Now I know what you’re thinking…
I know it’s been a long time since my last post. I know my absence from cyber-land might be seen as slack-arsed laziness, but Reader, nothing could be further from the truth. I’ve been working like A TROJAN, spending all day every day (except my birthday if we’re being picky) voicing like a bitch. I’ve also been writing a lot. Not blogs, obviously, but I have been working on my Magnum Hopeless. Hell, I’m STILL working on it and may well be for some considerable time to come. But today, my email server’s down which means there’s a stack of email waiting to land in my Inbox, so while I have these stolen moments, I thought I’d fill the time by doing what I most want to do – write my blogs.
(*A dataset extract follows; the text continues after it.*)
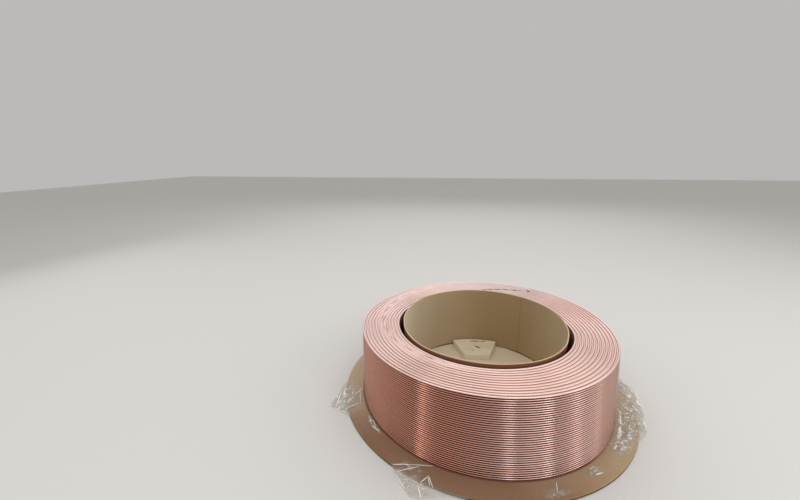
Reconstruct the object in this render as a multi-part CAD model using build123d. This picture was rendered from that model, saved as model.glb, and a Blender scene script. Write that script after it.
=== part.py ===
from build123d import *
import os
from math import cos, radians, sin, sqrt, tan

# A coil of small copper tube, wound in level layers and standing on end on a round board.
# Millimetres, +Z up. The origin is on the floor, under the middle of the board.

# Tube and winding
tube_diameter = 7.0        # outside diameter of the copper tube
turns_high = 37            # turns one above the other in a full layer
layer_count = 23           # layers from the bore to the outside, every second one full
coil_bore = 670.0          # inside diameter of the innermost layer

# Paperboard sleeve that stands loosely in the winding's bore
core_clearance = 15.5      # between the sleeve and the winding when both are centred
core_wall = 4.0            # thickness of the sleeve
core_rise = 6.0            # how far the sleeve stands above the winding
core_shift = 4.0           # how far the sleeve has slid towards +Y

# Round board under everything
board_margin = 70.0        # how far the board reaches past the winding
board_thickness = 8.0
board_edge_ease = 1.5      # eased corners of the board's rim

# Clear film between the board and what stands on it
film_thickness = 0.2
film_inset = 3.0           # from the board's rim to the flat film's edge

# Flat block on the film, near the sleeve's far wall: a slice of a ring with its tip sawn off
block_thickness = 24.0
block_angle = 39.0         # degrees between its two straight sides
block_front = 160.0        # from the winding's axis to the sawn front
block_gap = 16.0           # between the block's round back and the sleeve
block_bearing = 7.6        # degrees to the left of +Y
block_edge_ease = 1.5      # eased corners of its top

# Sizes that follow
layer_pitch = tube_diameter * sqrt(3) / 2    # each layer lies in the grooves of the one below
coil_radius = coil_bore / 2 + tube_diameter + (layer_count - 1) * layer_pitch
coil_height = turns_high * tube_diameter
board_radius = coil_radius + board_margin
floor_level = board_thickness + film_thickness    # what the winding, sleeve and block stand on
core_outer_radius = coil_bore / 2 - core_clearance
core_inner_radius = core_outer_radius - core_wall
block_back_radius = core_inner_radius + core_shift - block_gap


def winding_end(end_level, inward):
    """Crests of the layers at one end, from the bore outwards. A full layer reaches end_level and the layers
    between, which hold one turn fewer, stop half a tube short of it. inward is -1 at the top, 1 at the bottom."""
    recess = inward * tube_diameter / 2
    crests = []
    for layer in range(layer_count):
        radius = coil_bore / 2 + tube_diameter / 2 + layer * layer_pitch
        level = end_level if layer % 2 == 0 else end_level + recess
        crests.append((radius, level))
    shoulder = end_level + recess
    return [(coil_bore / 2, shoulder)] + crests + [(coil_radius, shoulder)]


def tube_coil():
    """The winding as one turned ring, with the crests of its layers as ridges on both ends."""
    bottom = winding_end(floor_level, 1)
    top = winding_end(floor_level + coil_height, -1)
    outline = bottom + top[::-1]
    with BuildPart() as coil:
        with BuildSketch(Plane.XZ):
            with BuildLine():
                Polyline(*outline, close=True)
            make_face()
        revolve(axis=Axis.Z)
    return coil.part


def core_sleeve():
    """The hollow sleeve, standing on the film and slid off centre."""
    with BuildPart() as sleeve:
        with BuildSketch(Plane((0, core_shift, floor_level))):
            Circle(core_outer_radius)
            Circle(core_inner_radius, mode=Mode.SUBTRACT)
        extrude(amount=coil_height + core_rise)
    return sleeve.part


def base_board():
    """The round board, with both corners of its rim eased."""
    with BuildPart() as board:
        with BuildSketch():
            Circle(board_radius)
        extrude(amount=board_thickness)
        chamfer(board.edges().filter_by(GeomType.CIRCLE), board_edge_ease)
    return board.part


def film_sheet():
    """The flat part of the film, on the board and under everything else."""
    with BuildPart() as film:
        with BuildSketch(Plane.XY.offset(board_thickness)):
            Circle(board_radius - film_inset)
        extrude(amount=film_thickness)
    return film.part


def locating_block():
    """The flat block: straight sides that point at the winding's axis, a round back and a sawn front."""
    half_angle = radians(block_angle / 2)
    front_x = block_front * tan(half_angle)
    back_x = block_back_radius * sin(half_angle)
    back_y = block_back_radius * cos(half_angle)
    with BuildPart() as block:
        with BuildSketch(Plane.XY.offset(floor_level)):
            with BuildLine():
                Polyline((-back_x, back_y), (-front_x, block_front), (front_x, block_front), (back_x, back_y))
                ThreePointArc((back_x, back_y), (0, block_back_radius), (-back_x, back_y))
            make_face()
        extrude(amount=block_thickness)
        chamfer(block.faces().sort_by(Axis.Z)[-1].edges(), block_edge_ease)
    return block.part.rotate(Axis.Z, block_bearing)


os.makedirs("parts", exist_ok=True)
export_step(tube_coil(), "parts/tube_coil.step")
export_step(core_sleeve(), "parts/core_sleeve.step")
export_step(base_board(), "parts/base_board.step")
export_step(film_sheet(), "parts/film_sheet.step")
export_step(locating_block(), "parts/locating_block.step")
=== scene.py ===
import math

import bpy
import numpy as np
from mathutils import Matrix, Vector


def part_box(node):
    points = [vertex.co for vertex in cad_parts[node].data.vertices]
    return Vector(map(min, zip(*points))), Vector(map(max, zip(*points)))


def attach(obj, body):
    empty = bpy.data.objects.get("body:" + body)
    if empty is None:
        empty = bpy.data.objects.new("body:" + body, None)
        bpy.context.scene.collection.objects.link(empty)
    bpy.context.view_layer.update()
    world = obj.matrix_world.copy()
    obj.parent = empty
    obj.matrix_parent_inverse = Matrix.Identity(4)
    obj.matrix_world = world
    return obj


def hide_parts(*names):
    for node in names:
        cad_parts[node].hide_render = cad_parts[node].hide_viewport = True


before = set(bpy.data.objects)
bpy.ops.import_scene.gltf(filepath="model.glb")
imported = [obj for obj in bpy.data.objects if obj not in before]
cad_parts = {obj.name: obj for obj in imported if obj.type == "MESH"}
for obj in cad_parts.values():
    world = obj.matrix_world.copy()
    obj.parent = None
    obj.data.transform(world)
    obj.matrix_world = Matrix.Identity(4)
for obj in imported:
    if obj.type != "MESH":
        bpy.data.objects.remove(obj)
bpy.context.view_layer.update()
coilLow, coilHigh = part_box("tube_coil")
sleeveLow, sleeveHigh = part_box("core_sleeve")
boardLow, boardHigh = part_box("base_board")
filmLow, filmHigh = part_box("film_sheet")
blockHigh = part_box("locating_block")[1]
print("frame loaded:", ", ".join(sorted(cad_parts)))

# sizes are in metres and angles in degrees, unless a name or a note says otherwise

camera = {
    "back": 1.453,          # from the winding's axis, along the floor
    "up": 0.926,            # above the winding's foot
    "turn": -12.94,         # from looking along +Y, left is negative
    "dip": 8.535,           # below the horizon
    "roll": -0.477,
    "focalPixels": 377.03,
    "axisRow": 208.56,      # the row of the picture that the lens axis meets
    "width": 800,           # of the picture, in pixels
    "height": 500,
    "sensor": 36,           # millimetres
    "clip": (0.02, 60),
}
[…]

So what’s new in my insular little world?
Well, I’ve got a glowing mouse for my laptop. It’s fantastic, it changes colour and everything! I’ve got a couple of new hanging baskets. A whizzy new Dictaphone. A slo-cooker. Er…
You can tell I lead a jetset lifestyle, can’t you?
One thing that IS new is the brand-spanking comments facility on this blog! So do feel free to add your ramblings to mine and we can ramble together through a virtual thicket of words. I welcome your contributions.
I’ve been very unlucky with my IT set up. My tech guy tells me I’m the unluckiest woman, techno-wise, he’s ever come across. You know how in the tale of yore Midas used to touch things and they turned to gold? Well, I’m the reverse of that. I’m Sadim, the woman who touches a computer and it instantly melts, falls apart and turns to a small pile of black rust.
BOTH my servers died. Yes, BOTH of them. Because of my appalling history with computers (ie they all commit suicide when I look at them) I’m paranoid about having backups. So my office used to have enough computer hardware to power NASA, hence the two server scenario. Anyway, they both croaked. Loudly, actually. And it was only when my tech guy genius was dismantling them that we found a dead mouse welded to the back of the machine we’d jokily referred to as ‘King Dong.’ My cats are the Ronnie and Reggie of the cat kingdom and are skilled serial killers. I often come downstairs in a morning to a vision of vole carnage on the kitchen floor. Anyway, at least we found the source of the horrible smell that had permeated the office. I’d been unfairly blaming Sweetman. So now I’m serverless, relying on a complex backup system involving numerous computers dotted about the globe which – and this is crucial – I shall never see or touch.
I’ve voiced all sorts of things over the past couple of months. Loads of radio and TV ads, corporate stuff and so on. I’ve been working on a fab new podcast which, fate permitting, should become a regular feature – more to follow soon. I’ve just finished a big project for a kids’ educational site – again, more to follow when the PR guys take my muzzle off.
I haven’t been able to do the Edinburgh festival as I’d hoped; this writing job I’ve had on has soaked up all my time but I’d love to do it at a small venue as soon as my commitments allow.
But here in my little office with my little studio, it’s business as usual. Me and The Sweetman (my male counterpart, voiceover and quiz-show host extraordinaire, Rich Sweetman) still do our sparkling wine / scratchcard / beat the intro game ritual every Friday. On sunny days we have a barbecue. Nothing meaty for me, mind, what with being veggie. While Sweetman’s tucking into bison kebabs, I’m nibbling a chargrilled courgette.
So even though my blog may be silent, remember, I am ever toiling. And you, dear Reader, are ever close to my heart.